The answer is deep hay, at least 20cms thick, all year round. I have written about this now for well over a year and, since now is the time to buy hay, I have some tips for you. Hay ain’t hay! Hay is made up of all the plants in a paddock so, watch out for cheap hay full of thistles, dock and gorse. You will curse buying it for 7 years while the weed seeds torment you and you will blame me for suggesting it!! Ask the farmer about the hay. Look at the hay, look at the weeds growing in the ditches nearby and don’t buy hay from a farmer that cannot answer your questions or a farm surrounded with thistles and bad weeds. And don’t buy hay from a farmer that uses chemicals as they also will be in the hay and end up in your vegetables. I can direct you to where I get hay.
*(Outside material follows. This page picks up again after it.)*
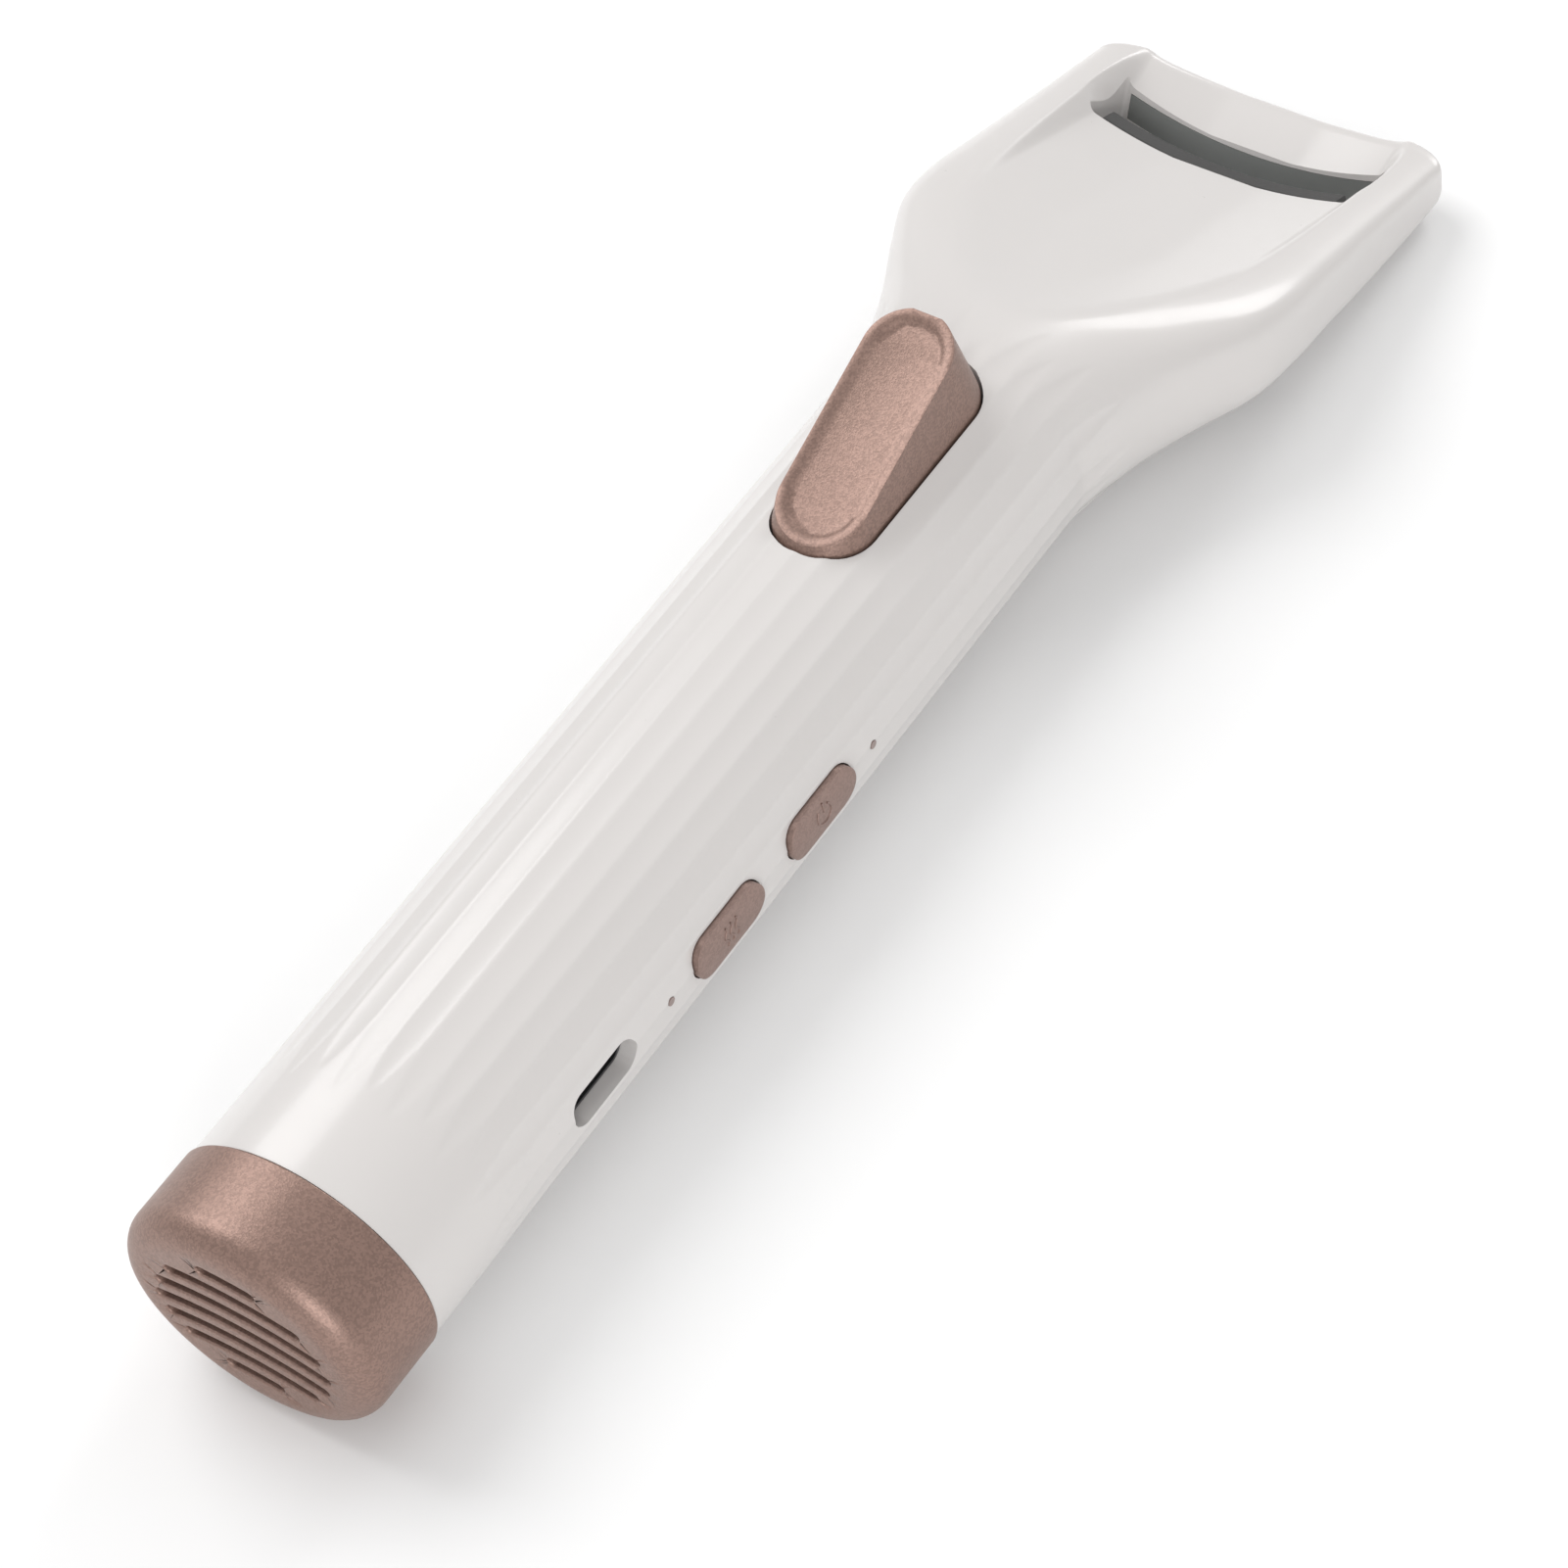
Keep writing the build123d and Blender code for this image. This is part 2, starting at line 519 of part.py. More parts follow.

Email me at

Zucchinis, berries and more

If you need some recipes, check out Gardeners’ Gastronomy blog.

Seeds to sow now
Broccoli raab
Asian greens (late Feb.)
Spinach & silver beet
Spring onions
Hakurei turnips
Tas. swedes

Plant out now, yes now, or before!
Brussel sprouts
Broccoli – regular, sprouting and raab
Jobs for February
Plant or move citrus
Summer prune stone fruits
Prepare beds for autumn plantings
Save seeds for next spring
Give pots and the veg. garden some seaweed and fish liquid feed in a hosable spray.